L’un des aspects les plus marquants du livre est la critique sans concession des politiques occidentales en Syrie. Balanche fustige l’aveuglement stratégique de la France et des États-Unis, qui ont sous-estimé la résilience du régime et mal anticipé les conséquences de leur soutien à certaines factions rebelles. Il démontre que les choix occidentaux ont parfois aggravé la situation en contribuant à la fragmentation du pays et en laissant le champ libre à des puissances comme la Russie et l’Iran. Si l’ouvrage est extrêmement riche, il reste centré sur une approche géopolitique et territoriale. Il accorde relativement peu de place aux dynamiques sociales et à l’impact humain du conflit sur les populations civiles.
Une partie des griefs à l’endroit de l’auteur peuvent trouver leur source dans son analyse centrée sur la Realpolitik, qui peut donner le sentiment d’une forme d’indulgence à l’égard du régime d’Assad. En réalité, cette perspective offre la possibilité de cerner l’extrême complexité de ce conflit. Les Leçons de la crise syrienne est une lecture incontournable pour comprendre la complexité du conflit syrien. Fabrice Balanche y démontre que la guerre en Syrie est bien plus qu’un affrontement entre dictature et opposition : c’est une recomposition géopolitique majeure où les enjeux territoriaux, confessionnels et internationaux s’entrelacent.

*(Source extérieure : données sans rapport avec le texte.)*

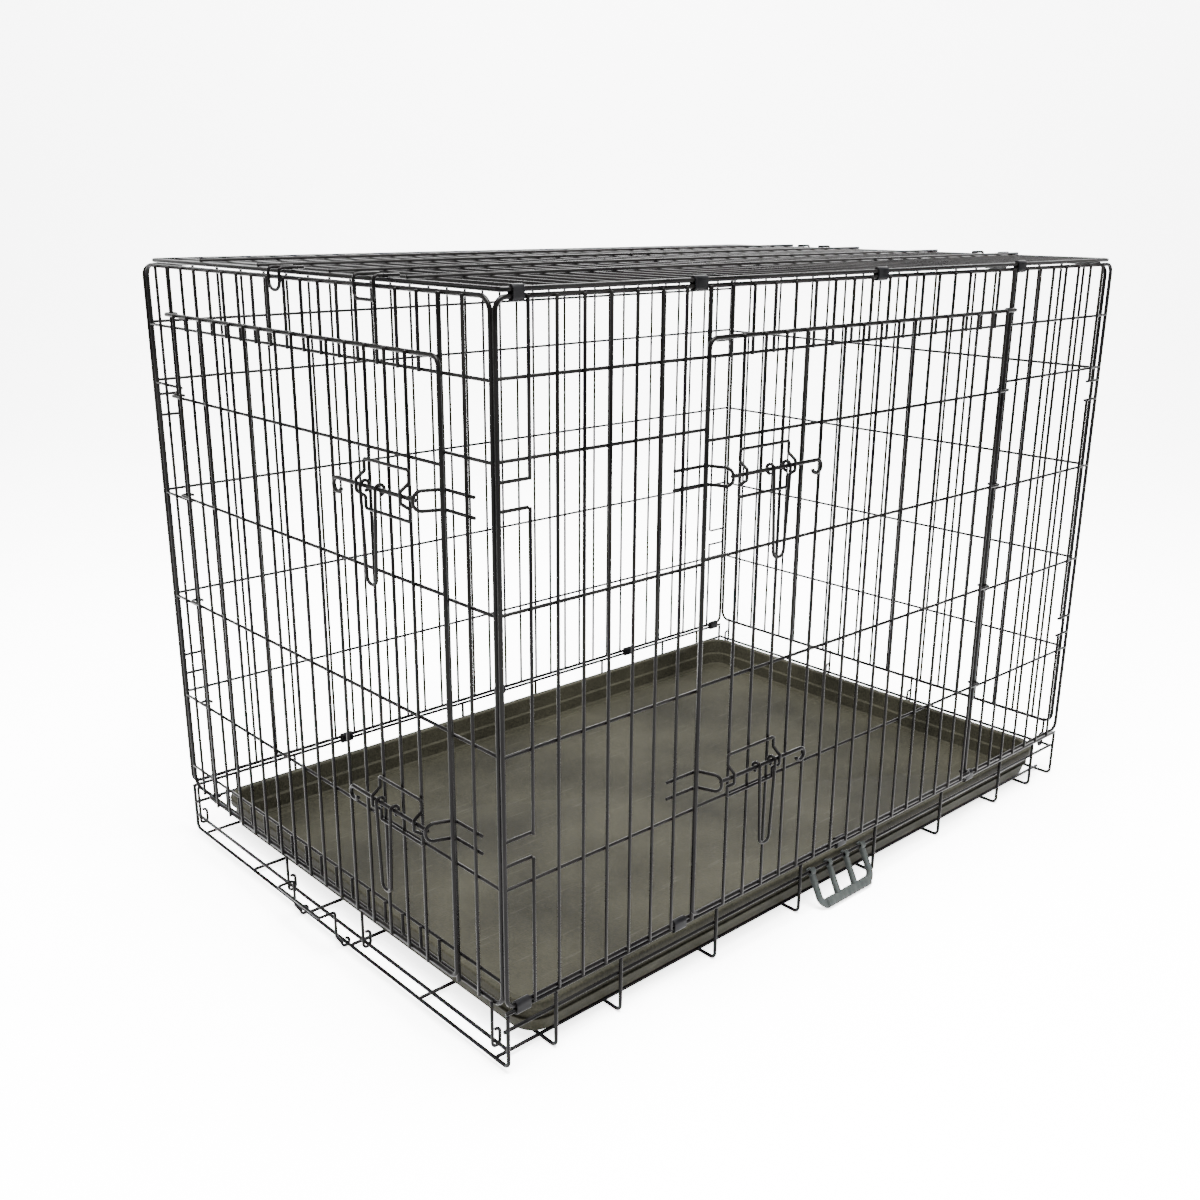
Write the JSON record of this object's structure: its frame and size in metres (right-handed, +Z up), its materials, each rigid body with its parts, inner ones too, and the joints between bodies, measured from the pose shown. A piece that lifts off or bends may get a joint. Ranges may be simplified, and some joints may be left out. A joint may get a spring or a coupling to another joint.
{
  "type": "folding wire pet crate",
  "caption": "Folding wire dog crate with long-side and front doors on curled hinges, slide bolts, a top lid, a slide-in tray and a carry handle.",
  "frame": {"origin": "middle of the crate's footprint, on the floor it stands on", "axes": "+X to the side with the long door, +Y to the rear end, +Z up"},
  "size_m": [0.7277, 1.1057, 0.7734],
  "materials": {
    "black_coated_wire": "satin black coat on steel wire",
    "moulded_tray": "moulded dark green-grey plastic",
    "black_sleeve": "black plastic sleeve",
    "grey_handle_plastic": "moulded dark grey plastic"
  },
  "bodies": {
    "base": {"base_bow_1": "black_coated_wire", "base_bow_2": "black_coated_wire", "base_bow_3": "black_coated_wire", "base_bow_4": "black_coated_wire", "base_bow_5": "black_coated_wire", "base_bow_6": "black_coated_wire", "base_bow_7": "black_coated_wire", "base_bow_8": "black_coated_wire", "base_bow_9": "black_coated_wire", "base_bow_10": "black_coated_wire", "base_near_rail": "black_coated_wire", "base_far_rail": "black_coated_wire", "base_near_mid_wire": "black_coated_wire", "base_far_mid_wire": "black_coated_wire", "base_near_runner_1": "black_coated_wire", "base_near_runner_2": "black_coated_wire", "base_near_runner_3": "black_coated_wire", "base_far_runner_1": "black_coated_wire", "base_far_runner_2": "black_coated_wire", "base_far_runner_3": "black_coated_wire", "base_front_pivot_wire": "black_coated_wire", "base_rear_pivot_wire": "black_coated_wire"},
    "near_side": {"near_side_panel": "black_coated_wire", "near_base_clip_1": "black_sleeve", "near_base_clip_2": "black_sleeve", "near_base_clip_3": "black_sleeve", "near_base_clip_4": "black_sleeve", "lid_clip_1": "black_sleeve", "lid_clip_2": "black_sleeve", "lid_clip_3": "black_sleeve", "lid_clip_4": "black_sleeve", "side_lower_keeper": "black_coated_wire", "side_upper_keeper": "black_coated_wire"},
    "far_side": {"far_side_panel": "black_coated_wire", "far_base_clip_1": "black_sleeve", "far_base_clip_2": "black_sleeve", "far_base_clip_3": "black_sleeve", "far_base_clip_4": "black_sleeve"},
    "front_end": {"front_end_panel": "black_coated_wire", "front_lower_keeper": "black_coated_wire", "front_upper_keeper": "black_coated_wire"},
    "rear_end": {"rear_end_panel": "black_coated_wire"},
    "lid": {"top_panel": "black_coated_wire", "lid_front_loop_1": "black_coated_wire", "lid_front_loop_2": "black_coated_wire", "lid_rear_loop_1": "black_coated_wire", "lid_rear_loop_2": "black_coated_wire"},
    "side_door": {"side_door": "black_coated_wire"},
    "front_door": {"front_door": "black_coated_wire"},
    "side_lower_bolt": {"side_lower_bolt": "black_coated_wire"},
    "side_lower_bolt_handle": {"side_lower_bolt_handle": "black_coated_wire"},
    "side_upper_bolt": {"side_upper_bolt": "black_coated_wire"},
    "side_upper_bolt_handle": {"side_upper_bolt_handle": "black_coated_wire"},
    "front_lower_bolt": {"front_lower_bolt": "black_coated_wire"},
    "front_lower_bolt_handle": {"front_lower_bolt_handle": "black_coated_wire"},
    "front_upper_bolt": {"front_upper_bolt": "black_coated_wire"},
    "front_upper_bolt_handle": {"front_upper_bolt_handle": "black_coated_wire"},
    "tray": {"slide_in_tray": "moulded_tray"},
    "tray_stop": {"tray_stop": "black_coated_wire"},
    "carry_handle": {"carry_handle": "grey_handle_plastic"}
  },
  "joints": [
    {"name": "near_side_fold", "type": "hinge", "parent": "base", "child": "near_side", "pos_m": [0.3456, 0, 0.07], "axis": [0, -1, 0], "range_deg": [-90, 0]},
    {"name": "far_side_fold", "type": "hinge", "parent": "base", "child": "far_side", "pos_m": [-0.3456, 0, 0.07], "axis": [0, 1, 0], "range_deg": [-90, 0]},
    {"name": "front_end_fold", "type": "hinge", "parent": "base", "child": "front_end", "pos_m": [0, -0.53, 0.027], "axis": [1, 0, 0], "range_deg": [-47, 0]},
    {"name": "rear_end_fold", "type": "hinge", "parent": "base", "child": "rear_end", "pos_m": [0, 0.53, 0.047], "axis": [-1, 0, 0], "range_deg": [-66, 0]},
    {"name": "lid_open", "type": "hinge", "parent": "near_side", "child": "lid", "pos_m": [0.3456, 0, 0.7674], "axis": [0, 1, 0], "range_deg": [0, 115]},
    {"name": "side_door_open", "type": "hinge", "parent": "near_side", "child": "side_door", "pos_m": [0.3504, 0.27354, 0.4], "axis": [0, 0, 1], "range_deg": [0, 145]},
    {"name": "front_door_open", "type": "hinge", "parent": "front_end", "child": "front_door", "pos_m": [-0.2708, -0.5353, 0.4], "axis": [0, 0, -1], "range_deg": [0, 145]},
    {"name": "side_lower_bolt_slide", "type": "slide", "parent": "side_door", "child": "side_lower_bolt", "axis": [0, -1, 0], "range_m": [0, 0.03]},
    {"name": "side_lower_handle_lift", "type": "hinge", "parent": "side_lower_bolt", "child": "side_lower_bolt_handle", "pos_m": [0.3691, -0.18335, 0.243], "axis": [0, -1, 0], "range_deg": [0, 100]},
    {"name": "front_lower_bolt_slide", "type": "slide", "parent": "front_door", "child": "front_lower_bolt", "axis": [1, 0, 0], "range_m": [0, 0.03]},
    {"name": "front_lower_handle_lift", "type": "hinge", "parent": "front_lower_bolt", "child": "front_lower_bolt_handle", "pos_m": [0.1806, -0.554, 0.243], "axis": [-1, 0, 0], "range_deg": [0, 100]},
    {"name": "side_upper_bolt_slide", "type": "slide", "parent": "side_door", "child": "side_upper_bolt", "axis": [0, -1, 0], "range_m": [0, 0.03]},
    {"name": "side_upper_handle_lift", "type": "hinge", "parent": "side_upper_bolt", "child": "side_upper_bolt_handle", "pos_m": [0.3691, -0.18335, 0.577], "axis": [0, -1, 0], "range_deg": [0, 100]},
    {"name": "front_upper_bolt_slide", "type": "slide", "parent": "front_door", "child": "front_upper_bolt", "axis": [1, 0, 0], "range_m": [0, 0.03]},
    {"name": "front_upper_handle_lift", "type": "hinge", "parent": "front_upper_bolt", "child": "front_upper_bolt_handle", "pos_m": [0.1806, -0.554, 0.577], "axis": [-1, 0, 0], "range_deg": [0, 100]},
    {"name": "tray_slide", "type": "slide", "parent": "base", "child": "tray", "axis": [0, -1, 0], "range_m": [0, 0.025]},
    {"name": "tray_stop_fold", "type": "hinge", "parent": "base", "child": "tray_stop", "pos_m": [0, -0.5305, 0.0068], "axis": [1, 0, 0], "range_deg": [0, 55]},
    {"name": "carry_handle_lift", "type": "hinge", "parent": "base", "child": "carry_handle", "pos_m": [0.3414, 0.002, 0.047], "axis": [0, -1, 0], "range_deg": [0, 110]}
  ]
}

L’ouvrage se distingue par sa rigueur, sa cartographie précise et son analyse sans concession des erreurs stratégiques occidentales. Il permet de mieux appréhender pourquoi la Syrie, loin de retrouver une stabilité durable, demeure un champ de bataille d’intérêts rivaux où l’avenir reste incertain. Plus que jamais aujourd’hui, la Syrie est plongée dans une bataille d’intérêts rivaux où l’avenir reste incertain. Plus que jamais aujourd’hui, la Syrie est plongée dans une obscurité qui invite à questionner l’avenir de la région.